Thanks for the insights @StefanBrand. It also leads directly to this question again: https://github.com/fiboa/specification/issues/27
I was wondering: Would it be meaningful to split the MultiPolygons that you get into single Polygons? Who assigns the IDs, i.e. is it possible to have unique IDs per Polygon after the split? Do the they regularly have different crops planted? ...
Another potential check that could be good to do is whether the 'area' and 'perimeter' (if declared) correspond to the geometries area.
The first question to answer: Should we disallow Points, LineStrings and their Multi-equivalents? Currently the schema allows them...
I lean towards yes, disallowing. I think some eudr people might eventually make the case for points, but I just sorta think it's not a 'boundary'. But open to someone articulating a use case before 1.0 and we can add things back.

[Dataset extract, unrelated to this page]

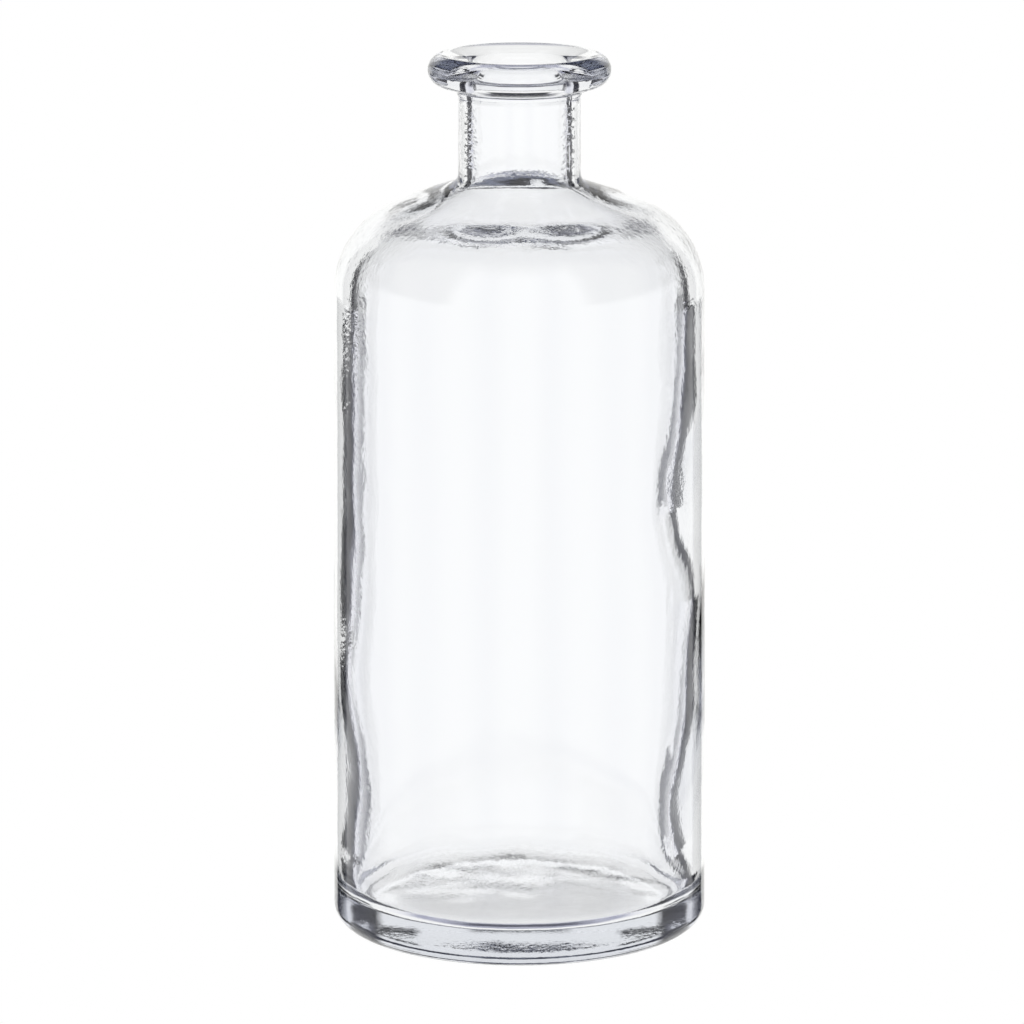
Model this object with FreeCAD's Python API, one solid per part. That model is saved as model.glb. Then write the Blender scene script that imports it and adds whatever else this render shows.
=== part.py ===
"""Bottle-shaped bud vase in clear moulded glass: thick lip, straight neck, round shoulder, heavy base.

The vase is one piece of glass. It is built here as the six zones that a glassmaker names. Each zone is
a closed ring or disc that meets the next one face to face. The two seams of the mould run up the outside.
Millimetres, +Z up, origin at the centre of the foot.
"""

import math
import os

import FreeCAD
import Part

# Overall sizes
HEIGHT = 200.0
BASE_RADIUS = 42.5  # body just above the heel
SHOULDER_RADIUS = 41.7  # body where the shoulder starts: the wall leans in a little on the way up
NECK_RADIUS = 13.7
LIP_RADIUS = 20.5
BODY_WALL = 5.0  # glass thickness of the body
NECK_WALL = 3.2

# Base
HEEL_RADIUS = 4.5  # rounding between the foot and the wall
FLOOR_HEIGHT = 7.5  # inside floor at its rim
FLOOR_RISE = 0.4  # how far the floor rises to its centre
PUSH_UP = 0.8  # how far the underside rises to its centre, so that the vase stands on a ring
INNER_CORNER_RADIUS = 4.0

# Shoulder
SHOULDER_HEIGHT = 146.5  # where the wall turns into the shoulder
SHOULDER_CURVE = 21.2
NECK_BOTTOM = 172.9  # where the shoulder turns into the straight neck
NECK_FILLET = 2.2

# Lip
LIP_THICKNESS = 7.1
COLLAR_HEIGHT = 190.9  # where the neck ends and the lip's collar starts
COLLAR_STEP = 0.3  # the collar stands this far out of the neck
LIP_COVE = 1.8  # hollow between the collar and the underside of the lip
DISH_SLOPE = 19.0  # degrees that the top of the lip falls towards the bore
MOUTH_ROUNDING = 2.0

# Mould seams: two ridges on opposite sides
SEAM_PROUD = 0.15
SEAM_WIDTH = 0.5
SEAM_AZIMUTH = -37.5  # degrees from +X, about +Z
LIP_SEAM_TOP = 40.0  # degrees above level, on the lip's round edge, where heat has melted the seam away

BORE_RADIUS = NECK_RADIUS - NECK_WALL
CORNER_HEIGHT = FLOOR_HEIGHT + INNER_CORNER_RADIUS  # where the inside corner turns into the wall
AXIS = FreeCAD.Vector(0, 0, 1)
ORIGIN = FreeCAD.Vector(0, 0, 0)
SAME_POINT = 1e-7


def at(radius, height):
    """A point of an outline, which is drawn in the XZ plane."""
    return FreeCAD.Vector(radius, 0, height)


def on_circle(centre, radius, degrees):
    angle = math.radians(degrees)
    return centre + at(radius * math.cos(angle), radius * math.sin(angle))


def arc(centre, radius, start, end):
    middle = (start + end) / 2
    points = [on_circle(centre, radius, degrees) for degrees in (start, middle, end)]
    return Part.Arc(*points).toShape()


def ends(piece):
    """Where a piece of an outline starts and ends. A piece is an arc's edge or a single point."""
    if isinstance(piece, FreeCAD.Vector):
        return piece, piece
    return piece.firstVertex(True).Point, piece.lastVertex(True).Point


def spin(pieces):
    """A solid of revolution. Straight lines join the pieces of its outline, and the last to the first."""
    edges = []
    for piece, following in zip(pieces, pieces[1:] + pieces[:1]):
        if not isinstance(piece, FreeCAD.Vector):
            edges.append(piece)
        start, end = ends(piece)[1], ends(following)[0]
        if start.distanceToPoint(end) > SAME_POINT:
            edges.append(Part.LineSegment(start, end).toShape())
    return Part.Face(Part.Wire(edges)).revolve(ORIGIN, AXIS, 360)


def wall_radius(height):
    """Outside radius of the body, which leans in evenly from the heel to the shoulder."""
    share = (height - HEEL_RADIUS) / (SHOULDER_HEIGHT - HEEL_RADIUS)
    return BASE_RADIUS + (SHOULDER_RADIUS - BASE_RADIUS) * share


def floor_radius():
    """Where the inside floor turns into the inside corner."""
    return wall_radius(CORNER_HEIGHT) - BODY_WALL - INNER_CORNER_RADIUS


def dome(edge_height, rise):
    """A shallow arc from its top on the axis down to the floor's rim."""
    radius = (floor_radius() ** 2 + rise**2) / (2 * rise)
    reach = math.degrees(math.asin(floor_radius() / radius))
    return arc(at(0, edge_height + rise - radius), radius, 90, 90 - reach)


def make_floor():
    """Thick disc, with the inside floor above and the push-up below."""
    return spin([dome(FLOOR_HEIGHT, FLOOR_RISE), dome(0, PUSH_UP).reversed()])


def make_heel(proud=0.0):
    """Ring that the vase stands on, with the rounding outside and the corner inside."""
    outside = wall_radius(CORNER_HEIGHT)
    return spin(
        [
            at(floor_radius(), 0),
            arc(at(BASE_RADIUS - HEEL_RADIUS, HEEL_RADIUS), HEEL_RADIUS, -90, 0),
            at(BASE_RADIUS + proud, HEEL_RADIUS),
            at(outside + proud, CORNER_HEIGHT),
            at(outside - BODY_WALL, CORNER_HEIGHT),
            arc(at(floor_radius(), CORNER_HEIGHT), INNER_CORNER_RADIUS, 0, -90),
        ]
    )


def make_body(proud=0.0):
    bottom = wall_radius(CORNER_HEIGHT)
    return spin(
        [
            at(bottom - BODY_WALL, CORNER_HEIGHT),
            at(bottom + proud, CORNER_HEIGHT),
            at(SHOULDER_RADIUS + proud, SHOULDER_HEIGHT),
            at(SHOULDER_RADIUS - BODY_WALL, SHOULDER_HEIGHT),
        ]
    )


def s_curve(curve, curve_radius, fillet, fillet_radius):
    """The two arcs of an S. The straight line that joins them touches both, so the centres set its slope."""
    apart = fillet - curve
    tilt = math.degrees(math.atan2(apart.x, apart.z))
    turn = math.degrees(math.acos((curve_radius + fillet_radius) / apart.Length))
    slope_side = 90 - (tilt + turn)
    return arc(curve, curve_radius, 0, slope_side), arc(fillet, fillet_radius, 180 + slope_side, 180)


def make_shoulder(proud=0.0):
    """Dome between body and neck. The inside follows the outside, and gets thinner towards the neck."""
    curve = at(SHOULDER_RADIUS - SHOULDER_CURVE, SHOULDER_HEIGHT)
    fillet = at(NECK_RADIUS + NECK_FILLET, NECK_BOTTOM)
    outside = s_curve(curve, SHOULDER_CURVE + proud, fillet, NECK_FILLET - proud)
    inside = s_curve(curve, SHOULDER_CURVE - BODY_WALL, fillet, NECK_FILLET + NECK_WALL)
    return spin([*outside, *[piece.reversed() for piece in reversed(inside)]])


def make_neck(proud=0.0):
    return spin(
        [
            at(BORE_RADIUS, NECK_BOTTOM),
            at(NECK_RADIUS + proud, NECK_BOTTOM),
            at(NECK_RADIUS + proud, COLLAR_HEIGHT),
            at(BORE_RADIUS, COLLAR_HEIGHT),
        ]
    )


def make_lip(proud=0.0):
    """Thick lip: collar, hollow underside, half-round edge, and a top that falls to the rounded mouth."""
    edge_radius = LIP_THICKNESS / 2
    edge = at(LIP_RADIUS - edge_radius, HEIGHT - edge_radius)
    collar_radius = NECK_RADIUS + COLLAR_STEP
    # The hollow touches the collar's wall and the half-round edge.
    across = edge.x - collar_radius - LIP_COVE
    down = math.sqrt((edge_radius + LIP_COVE) ** 2 - across**2)
    cove = at(collar_radius + LIP_COVE, edge.z - down)
    touch = math.degrees(math.atan2(down, across))
    # A line at the dish's slope touches the half-round edge and the rounding of the mouth.
    slope = math.radians(DISH_SLOPE)
    mouth_radius = BORE_RADIUS + MOUTH_ROUNDING
    fall = (edge.x - mouth_radius) * math.tan(slope) - (edge_radius - MOUTH_ROUNDING) / math.cos(slope)
    mouth = at(mouth_radius, edge.z - fall)
    return spin(
        [
            at(BORE_RADIUS, COLLAR_HEIGHT),
            at(collar_radius + proud, COLLAR_HEIGHT),
            arc(cove, LIP_COVE - proud, 180, touch),
            arc(edge, edge_radius + proud, touch - 180, LIP_SEAM_TOP),
            arc(edge, edge_radius, LIP_SEAM_TOP, 90 + DISH_SLOPE),
            arc(mouth, MOUTH_ROUNDING, 90 + DISH_SLOPE, 180),
        ]
    )


def seam_plate():
    """Thin upright plate through the axis. It cuts both seams out of a skin that is proud of the glass."""
    length = 3 * BASE_RADIUS
    plate = Part.makeBox(length, SEAM_WIDTH, HEIGHT, FreeCAD.Vector(-length / 2, -SEAM_WIDTH / 2, 0))
    plate.rotate(ORIGIN, AXIS, SEAM_AZIMUTH)
    return plate


def with_seams(make_zone):
    """A zone with the two mould seams on its outside."""
    ridges = make_zone(SEAM_PROUD).common(seam_plate())
    return make_zone().fuse(ridges).removeSplitter()


def main():
    zones = {
        "floor": make_floor(),
        "heel_ring": with_seams(make_heel),
        "body_wall": with_seams(make_body),
        "shoulder": with_seams(make_shoulder),
        "neck": with_seams(make_neck),
        "lip_ring": with_seams(make_lip),
    }
    os.makedirs("parts", exist_ok=True)
    for name, shape in zones.items():
        shape.exportStep(f"parts/{name}.step")
        print(name, f"{shape.Volume:.0f} mm3", "valid" if shape.isValid() else "NOT VALID", len(shape.Solids))


main()
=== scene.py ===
"""Clear moulded-glass bud vase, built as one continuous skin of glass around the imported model."""

import math

import bpy
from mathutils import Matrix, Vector, noise


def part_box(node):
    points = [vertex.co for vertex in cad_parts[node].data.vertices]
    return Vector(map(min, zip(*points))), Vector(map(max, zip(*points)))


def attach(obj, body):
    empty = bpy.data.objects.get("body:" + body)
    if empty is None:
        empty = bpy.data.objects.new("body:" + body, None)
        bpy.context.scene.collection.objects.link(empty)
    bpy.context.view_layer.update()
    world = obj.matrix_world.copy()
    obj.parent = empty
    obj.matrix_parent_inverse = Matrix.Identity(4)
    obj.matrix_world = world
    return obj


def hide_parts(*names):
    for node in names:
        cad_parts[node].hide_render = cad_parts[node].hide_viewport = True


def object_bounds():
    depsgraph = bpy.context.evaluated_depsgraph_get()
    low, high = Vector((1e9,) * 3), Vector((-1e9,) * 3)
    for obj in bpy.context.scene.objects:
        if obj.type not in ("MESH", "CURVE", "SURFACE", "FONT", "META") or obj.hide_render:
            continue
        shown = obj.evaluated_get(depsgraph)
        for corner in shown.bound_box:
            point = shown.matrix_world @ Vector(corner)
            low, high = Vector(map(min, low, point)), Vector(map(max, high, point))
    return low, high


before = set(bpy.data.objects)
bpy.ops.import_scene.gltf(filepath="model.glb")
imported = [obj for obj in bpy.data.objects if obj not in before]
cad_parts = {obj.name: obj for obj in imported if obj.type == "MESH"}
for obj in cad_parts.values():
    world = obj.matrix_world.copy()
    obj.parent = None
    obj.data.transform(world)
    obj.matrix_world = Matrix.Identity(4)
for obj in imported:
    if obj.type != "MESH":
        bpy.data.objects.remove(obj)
cad_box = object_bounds()

MM = 0.001
AXIS = Vector((0, 0, 1))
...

Okay, there are a couple of things to define here:
More schematically:
shapely.is_valid
)More semantically:
With regards to validation, some of the checks make the validation much slower (e.g. the is_invalid on the geometries pretty much slows down validation by a factor of 2). So they should likely be somewhat opt-in/out.
We didn't get to this in the fiboa Semantics call, will need another meeting. @cholmes will set up a new meeting, e.g. bi-weekly around the general topic of fiboa/field boundary semantics.
An interesting idea from an email discussion - should we check to make sure that there are no overlapping geometries? Like make it a requirement that any fiboa collection should have 0 overlapping geometries?
Seems like it'd be useful for users. And you could see the cases where people try to merge two fiboa datasets, that it'd be nice to have an automatic check that would flag that there are overlaps, and it's not truly 'valid' until they are resolved. We could then put that into the validators, and the end result would likely be higher quality field boundary data. I could also see it being more of a 'warning' in a validator.
There are likely some good arguments for not doing increased checks like this, especially as hard requirements, but wanted to open the conversation. There also are probably some other geometry checks that might make sense.